The most significant contribution of this judgment is the extension of reasonable accommodation (previously limited to disability law)[1] to transgender persons as a positive constitutional obligation under Articles 14, 15, and 21. By grounding this in the Constitution rather than in statute alone, the Court makes it enforceable independent of legislative will; this is a crucial safeguard given Parliament’s demonstrated inaction.[2]

The treatment of omissive discrimination is analytically bold. Holding prolonged State non-implementation of the 2019 Act as discrimination under Article 15 aligns with Sandra Fredman’s four-dimensional substantive equality framework[3] and advances the transformative constitutionalism of NALSA and Navtej Singh Johar. The horizontal application finding, rather than resolving the theoretical debate directly, pragmatically routes constitutional norms through the 2019 Act, consistent with Kaushal Kishor.[4]

However, the judgment has a notable weakness: the compensation of ₹2,00,000 in total is disproportionately low given the petitioner’s documented harm (lost employment, public humiliation, and three years without any functional grievance mechanism). Jeeja Ghosh[5] yielded substantially higher relief for a single incident of disability discrimination. The Court’s characterisation of the harm as “economic death” sits uncomfortably alongside what amounts to a token remedy.

The differential application of the “but for” test[6] to the two schools, while superficially inconsistent, is defensible on closer examination. The first school had affirmatively accommodated the petitioner’s gender identity from the outset (providing women’s hostel accommodation, washroom access, and transport), indicating acceptance rather than hostility. The resignation letter reflects the petitioner’s own characterisation rather than a formal admission. Under Apparel Export Promotion Council v. A.K. Chopra,[7] discrimination findings require assessment of the totality of conduct, and the school’s willingness to re-employ and its four-month wait before filling the vacancy collectively negate an exclusive causal link to gender identity. Judicial deference to the NCW’s on-site inquiry was therefore appropriate.[8]

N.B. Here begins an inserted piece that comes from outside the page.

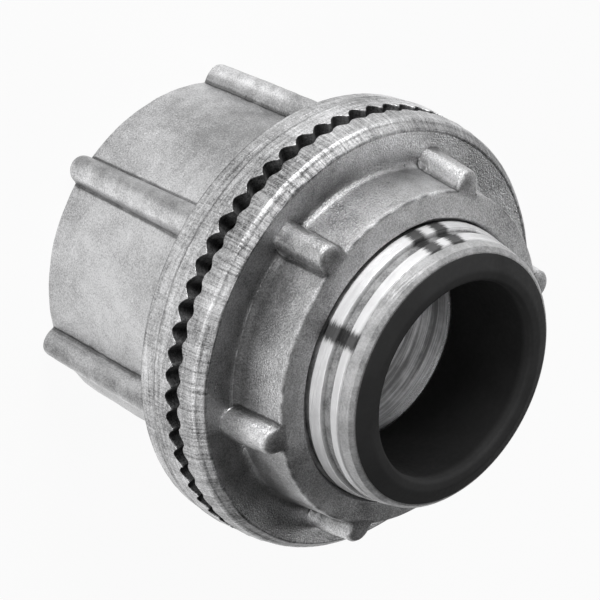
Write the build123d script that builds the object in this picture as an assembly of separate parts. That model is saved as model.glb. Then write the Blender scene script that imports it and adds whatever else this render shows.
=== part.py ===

Finally, the advisory committee directions edge toward judicial legislation. While Article 142 justifies structural relief, prescribing the content of a future equal opportunity policy goes beyond compelling implementation of existing law. This is a tension the Court acknowledges but does not resolve.

Overall, the judgment is doctrinally significant and morally unambiguous. Its weakness lies in the gap between the Court’s constitutional language and its remedial modesty; this risks the compensation being absorbed as an administrative cost rather than functioning as a genuine deterrent.

References

[1] Vikash Kumar v. Union Public Service Commission, (2021) 5 SCC 370 (India).
[2] Shanavi Ponnusamy v. Union of India, W.P. (C) No. 1286 of 2020 (India).
[3] Sandra Fredman, ‘Substantive Equality Revisited’ (2016) 14 International Journal of Constitutional Law 712 <https://doi.org/10.1093/icon/mow043>.
[4] Kaushal Kishor v. State of Uttar Pradesh, (2023) 4 SCC 1 (India).
[5] Jeeja Ghosh v. Union of India, (2016) 7 SCC 761 (India).
[6] Bostock v. Clayton County, 590 U.S. 644 (2020) (persuasive authority).
[7] Apparel Export Promotion Council v. A.K. Chopra, (1999) 1 SCC 759 (India).
[8] Sumedha Nagpal v. State of Delhi, (2000) 9 SCC 745 (India).